The essay demonstrates a clear understanding of the topic and addresses the task by discussing the causes of population growth and expressing an opinion on its significance. Key strengths include a logical structure with an introduction, body paragraphs, and a conclusion. However, critical areas for improvement include the need for more depth in exploring the causes, as well as the use of more varied vocabulary and improved grammatical accuracy. Structural changes made include enhancing transitions between paragraphs and correcting grammatical errors to improve clarity. Suggestions for further improvements not implemented in the corrected version include providing specific examples or statistics to support claims and varying sentence structures for greater sophistication.
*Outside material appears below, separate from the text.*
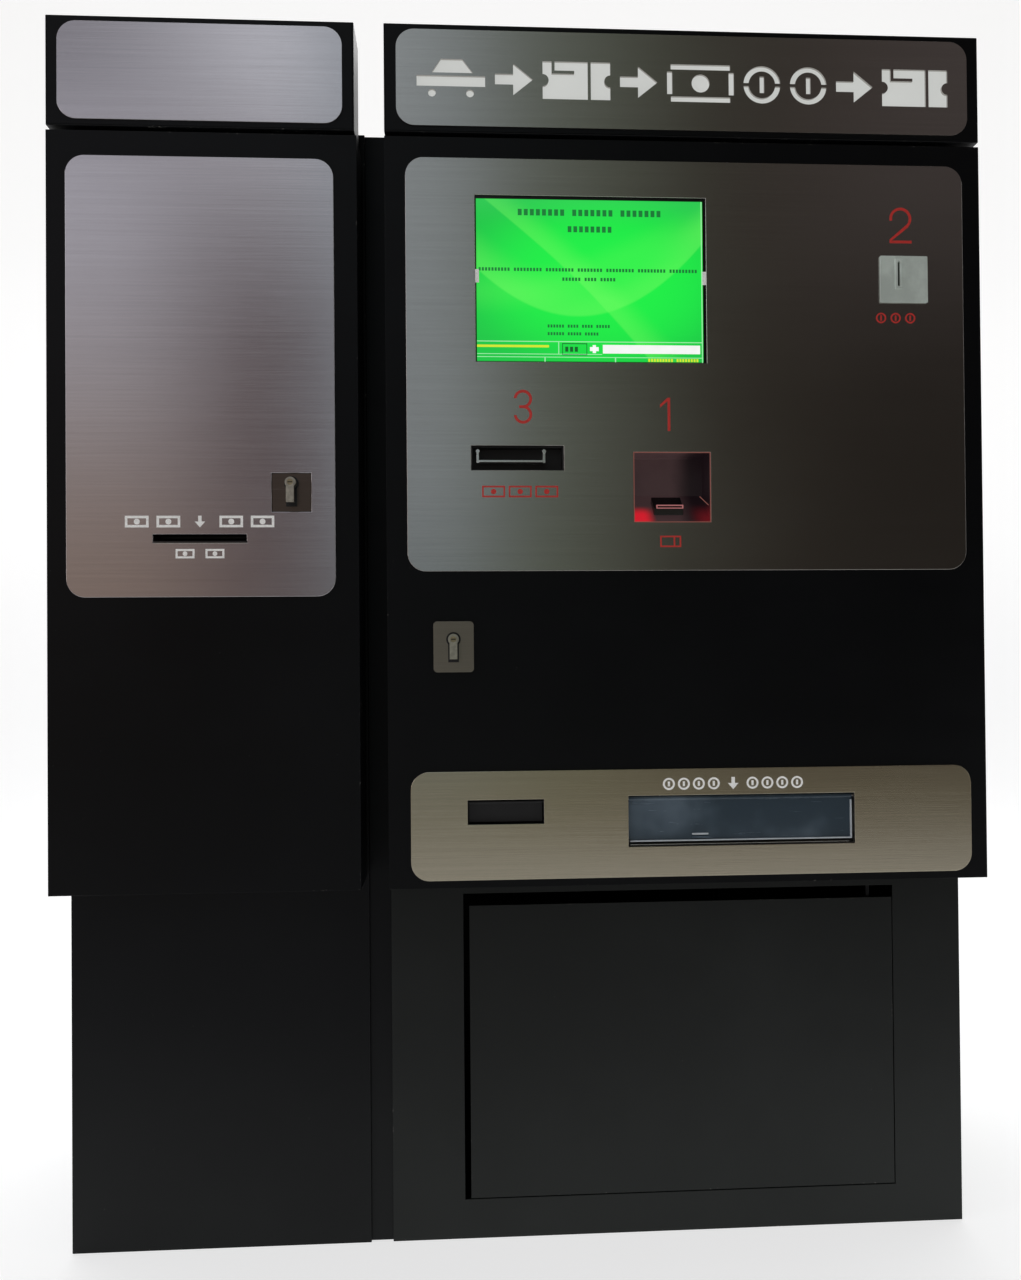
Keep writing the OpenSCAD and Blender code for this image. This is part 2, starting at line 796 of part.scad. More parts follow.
module guide(x, z) {
    face_plate(pay_dx + x, door_z1 - z, face_y - guide_t, guide_t) children();
}

module note_sign() {
    difference() {
        square([30, 15]);
        translate([2, 2]) square([26, 11]);
    }
    translate([15, 7.5]) circle(r = 3.5);
}

module coin_sign() {
    difference() {
        translate([7, 7]) circle(r = 7);
        translate([7, 7]) circle(r = 5);
    }
    translate([6, 3.5]) square([2, 7]);
}

module ticket_sign() {
    difference() {
        square([28, 15]);
        translate([2, 2]) square([16, 11]);
        translate([20, 2]) square([6, 11]);
    }
}

module guide_numerals() color("#a5252b") {
    guide(361.5, 387) numeral_one();
    guide(675, 133) numeral_two();
    guide(165.5, 378) numeral_three();
    guide(125, 475) note_sign();
    guide(160, 475) note_sign();
    guide(195, 475) note_sign();
    guide(360, 541) ticket_sign();
    guide(655, 241) coin_sign();
    guide(675, 241) coin_sign();
    guide(695, 241) coin_sign();
}

// ---- Change cabinet front ----

module note_outlet() color("#c4c2c4")
    difference() {
        union() {
            block(note_x - 6, note_x + note_w + 6, door_y, door_y + 30, note_z - 6,
                note_z + note_h + 6);
            block(note_x + 0.5, note_x + note_w - 0.5, face_y - 3, door_y, note_z + 0.2,
                note_z + 2);
        }
        block(note_x, note_x + note_w, door_y - 1, door_y + 31, note_z + 2, note_z + note_h);
    }

module note_dispenser() color("#3f4447") {
    x0 = (change_x0 + change_x1) / 2 - 120;
    difference() {
        block(x0, x0 + 240, body_y0 + 20, body_y0 + 320, 860, 1060);
        block(x0 + 10, x0 + 230, body_y0 + 19, body_y0 + 300, 870, 960);
        block(note_x, note_x + note_w, body_y0 + 19, body_y0 + 60, note_z + 2, note_z + 8);
    }
    difference() {
        block(note_x - 4, note_x + note_w + 4, door_y + 32, body_y0 + 20, note_z - 3,
            note_z + 14);
        block(note_x, note_x + note_w, door_y + 31, body_y0 + 21, note_z + 2, note_z + 9);
    }
    block(change_x0 + sheet_t, change_x1 - sheet_t, body_y0 + 40, body_y1 - sheet_t, 856, 860);
}

module note_cassette() color("#6a2f2c") {
    x0 = (change_x0 + change_x1) / 2 - 108;
    block(x0, x0 + 216, body_y0 + 15, body_y0 + 290, 871, 950);
    block(x0 + 70, x0 + 146, body_y0 + 3, body_y0 + 9, 905, 918);
    block(x0 + 70, x0 + 78, body_y0 + 9, body_y0 + 15, 905, 918);
    block(x0 + 138, x0 + 146, body_y0 + 9, body_y0 + 15, 905, 918);
}

module control_computer() color("#25282a") {
    block(pay_dx + 60, pay_dx + 320, body_y1 - 82, body_y1 - sheet_t, 1000, 1230);
    for (fin = [0:9])
        block(pay_dx + 74 + fin * 25, pay_dx + 80 + fin * 25, body_y1 - 96, body_y1 - 82,
            1010, 1220);
}

module power_supply() color("#8b8f91")
    difference() {
        block(pay_dx + 560, pay_dx + 700, body_y1 - 62, body_y1 - sheet_t, 960, 1180);
        for (row = [0:6])
            block(pay_dx + 580, pay_dx + 680, body_y1 - 63, body_y1 - 58, 985 + row * 26,
                993 + row * 26);
    }

// ---- Locks ----

// A lever handle on its spindle, hanging straight down, with a cam behind the door
module lock_handle(x, z, plate_y) {
    difference() {
        union() {
            rod_y(x, lip_y + 3, plate_y - 0.5, z, hub_r);
            block(x - 5, x + 5, lip_y, lip_y + 6, z - handle_l, z - 2);
            rod_y(x, lip_y, lip_y + 6, z - 2, 5);
            rod_y(x, plate_y - 0.5, body_y0 + 7, z, spindle_r);
        }
        rod_y(x, lip_y - 1, lip_y + 3 + plug_l, z, plug_r + run_gap);
    }
    block(x - 8, x + 8, body_y0 + 4, body_y0 + 8, z - cam_l, z + 8);
}

module key_plug(x, z) {
    difference() {
        rod_y(x, lip_y + 1, lip_y + 2.5 + plug_l, z, plug_r);
        block(x - 2.6, x + 2.6, lip_y, lip_y + 5, z - 0.6, z + 0.6);
    }
}

module pay_lock_plate() color("#8f9294")
    difference() {
        face_plate(plock_x, plock_z, face_y - 1, fascia_t + 1)
            rounded_square(plock_w, plock_h, 5);
        rod_y(phub_x, face_y - 2, door_y + 1, phub_z, spindle_r + run_gap);
    }

module change_lock_plate() color("#8f9294")
    difference() {
        face_plate(clock_x + 0.5, clock_z + 0.5, door_y - 1, 1)
            rounded_square(clock_w - 1, clock_h - 1, 2);
        rod_y(chub_x, face_y - 2, door_y + 1, chub_z, spindle_r + run_gap);
    }

module pay_lock_handle() color("#a5a7a9") lock_handle(phub_x, phub_z, face_y - 1);

module pay_key_plug() color("#b9b08c") key_plug(phub_x, phub_z);

module change_lock_handle() color("#a5a7a9") lock_handle(chub_x, chub_z, door_y - 1);

module change_key_plug() color("#b9b08c") key_plug(chub_x, chub_z);

// ---- Lower access door ----

module lower_door() color("#15181a") {
    block(panel_x0, panel_x1, body_y0, body_y0 + sheet_t, panel_z0, panel_z1);
    difference() {
        block(panel_x0 + 30, pivot_x - 30, body_y0 + sheet_t, body_y0 + 16, panel_z0 + 20,
            panel_z1 - 20);
        block(panel_x0 + 32, pivot_x - 32, body_y0 + 1, body_y0 + 17, panel_z0 + 22,
            panel_z1 - 22);
    }
    for (z = [bolt_z - 13, bolt_z + 9.5])
        block(panel_x0 + 4, panel_x0 + 24, body_y0 + sheet_t, body_y0 + 9, z, z + 3.5);
    for (z = [panel_z0 + 3, panel_z1 - 6])
        difference() {
            block(pivot_x - 8, pivot_x + 8, body_y0 + sheet_t, body_y0 + 15, z, z + 3);
            rod_z(pivot_x, pivot_y + 2, z - 1, z + 4, pivot_r + run_gap);
        }
}

module lower_door_bolt() color("#9a9da0") {
    block(panel_x0 + 3, panel_x0 + 27, body_y0 + sheet_t + 0.5, body_y0 + sheet_t + 5.5,
        bolt_z - 9, bolt_z + 9);
    block(panel_x0 + 18, panel_x0 + 24, body_y0 + sheet_t + 5.5, body_y0 + 24, bolt_z - 4,
        bolt_z + 4);
}

pay_side_left();
pay_side_right();
pay_back_panel();
pay_roof();
pay_floor_plate();
pay_front_frame();
pay_shelf();
change_side_left();
change_side_right();
change_back_panel();
change_roof();
change_floor_plate();
change_front_frame();
filler_strip();
pay_header_box();
pay_header_fascia();
header_diffuser();
header_lamp_board();
change_header_box();
change_header_fascia();
hinge_pins();
coin_hoppers();
payout_chute();
coin_vault();
control_computer();
power_supply();
note_dispenser();
note_cassette();
pay_door();
main_fascia();
lower_fascia();
screen_glass();
display_unit();
banknote_mouth();
banknote_lip();
banknote_validator();
banknote_cashbox();
ticket_niche();
ticket_slot_mouth();
ticket_reader();
coin_plate();
coin_validator();
coin_chute();
coin_cup();
cup_flap();
receipt_printer();
receipt_flap();
paper_roll();
guide_numerals();
pay_lock_plate();
pay_lock_handle();
pay_key_plug();
change_door();
change_fascia();
note_outlet();
change_lock_plate();
change_lock_handle();
change_key_plug();
lower_door();
lower_door_bolt();
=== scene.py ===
"""Dresses the packed frame of a parking pay station: steel cabinets, brushed plates, fittings."""

import json
from math import cos, pi, radians, sin

import bmesh
import bpy
from bpy.props import FloatProperty, FloatVectorProperty, IntProperty, PointerProperty
from mathutils import Matrix, Vector


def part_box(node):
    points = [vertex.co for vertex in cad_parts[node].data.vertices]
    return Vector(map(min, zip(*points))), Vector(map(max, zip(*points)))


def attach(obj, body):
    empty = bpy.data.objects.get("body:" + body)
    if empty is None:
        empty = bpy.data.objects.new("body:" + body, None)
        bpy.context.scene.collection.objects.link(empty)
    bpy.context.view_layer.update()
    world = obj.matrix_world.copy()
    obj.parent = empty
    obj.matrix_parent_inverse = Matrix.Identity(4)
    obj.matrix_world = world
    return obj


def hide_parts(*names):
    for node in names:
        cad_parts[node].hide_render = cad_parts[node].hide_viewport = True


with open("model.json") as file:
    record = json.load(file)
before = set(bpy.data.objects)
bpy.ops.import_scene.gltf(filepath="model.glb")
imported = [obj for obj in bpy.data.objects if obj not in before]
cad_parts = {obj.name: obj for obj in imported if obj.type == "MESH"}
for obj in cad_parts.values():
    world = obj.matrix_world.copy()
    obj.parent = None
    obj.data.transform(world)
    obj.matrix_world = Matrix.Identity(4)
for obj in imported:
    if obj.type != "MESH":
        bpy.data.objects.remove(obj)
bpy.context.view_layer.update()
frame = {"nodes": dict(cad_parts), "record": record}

bl_info = {
    "name": "Parking pay station",
    "version": (1, 0, 0),
    "blender": (4, 5, 0),
    "location": "View3D > Sidebar > Pay station",
    "description": "Builds the finished pieces of a parking pay station around its frame",
    "category": "Object",
}

RECORD = frame["record"]
BODY_OF = {node: body for body, nodes in RECORD["behaviour"]["bodies"].items() for node in nodes}
MM = 0.001
SHARP_CORNER = 35  # degrees past which a corner of a CAD node is rounded
SHADED_CREASE = 38  # degrees past which an edge is shaded as a crease


# ---- Settings ----


class CoatSettings(bpy.types.PropertyGroup):
    """The black powder coat"""

    tone: FloatVectorProperty(
        name="Coat colour", description="Colour of the powder coat", subtype="COLOR",
        size=4, default=(0.0030, 0.0034, 0.0042, 1.0))
    # Painted reflection: a lighter, greener copy of the coat, used on the pay cabinet's front frame
    # and lower door, stands in for the sheen of the pale floor.
    floor_sheen_tone: FloatVectorProperty(
        name="Frame colour", description="Colour of the powder coat on the fixed front frame",
        subtype="COLOR", size=4, default=(0.0150, 0.0165, 0.0158, 1.0))
    roughness: FloatProperty(
        name="Coat roughness", description="How matt the powder coat is", default=0.28,
        min=0.1, max=0.9)
    chips: FloatProperty(
        name="Edge chips", description="How many small chips show along the edges",
        default=0.5, min=0.0, max=1.0)


class SteelSettings(bpy.types.PropertyGroup):
    """The brushed stainless plates"""

    main_tone: FloatVectorProperty(
        name="Main plates", description="Colour of the pay cabinet's plates", subtype="COLOR",
        size=4, default=(0.50, 0.48, 0.46, 1.0))
    warm_tone: FloatVectorProperty(
        name="Lower strip", description="Colour of the strip round the coin cup",
        subtype="COLOR", size=4, default=(0.56, 0.51, 0.40, 1.0))
    light_tone: FloatVectorProperty(
        name="Change plates", description="Colour of the change cabinet's plates",
        subtype="COLOR", size=4, default=(0.56, 0.54, 0.56, 1.0))
    roughness: FloatProperty(
        name="Plate roughness", description="How soft reflections in the plates are",
        default=0.13, min=0.1, max=0.8)
    brushing: FloatProperty(
        name="Brushing", description="Depth of the brushed grain", default=1.0, min=0.0,
        max=3.0)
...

The tone used is appropriate for an academic essay, maintaining a formal and objective stance throughout.

Detailed Scores

Coherence And Cohesion
The essay has a basic structure with an introduction, body paragraphs, and a conclusion. However, the flow of ideas is sometimes disrupted by awkward phrasing and a lack of clear transitions between points. For instance, the transition from discussing cultural values to medical advancements could be smoother. To enhance coherence, the writer should use more cohesive devices and ensure that each paragraph logically follows from the previous one.
5.5
Grammatical Range And Accuracy
The essay demonstrates a limited range of grammatical structures, with several errors that affect clarity. Issues include subject-verb agreement ('medicine are improving'), incorrect verb forms ('is get bigger'), and awkward sentence constructions. While the meaning is generally clear, these errors detract from the overall quality. To improve, the writer should focus on using correct grammatical forms and varying sentence structures to enhance clarity and sophistication.
5.0
Lexical Resource
The vocabulary used is generally appropriate but lacks variety and sophistication. There are repetitive phrases such as 'more and more' and 'big problem,' which could be replaced with synonyms or more precise terms. Additionally, there are several spelling and grammatical errors, such as 'childrens' instead of 'children' and 'mean' instead of 'means.' To improve, the writer should aim to use a wider range of vocabulary and check for accuracy in word forms.
5.0
Task Achievement
The essay addresses the task by discussing the causes of population growth and expressing an opinion on its significance. However, it lacks depth in exploring the causes and does not provide sufficient examples or evidence to support the claims made. To improve, the writer could elaborate on each cause with more detailed explanations and examples, such as specific cultural practices or statistics on health improvements.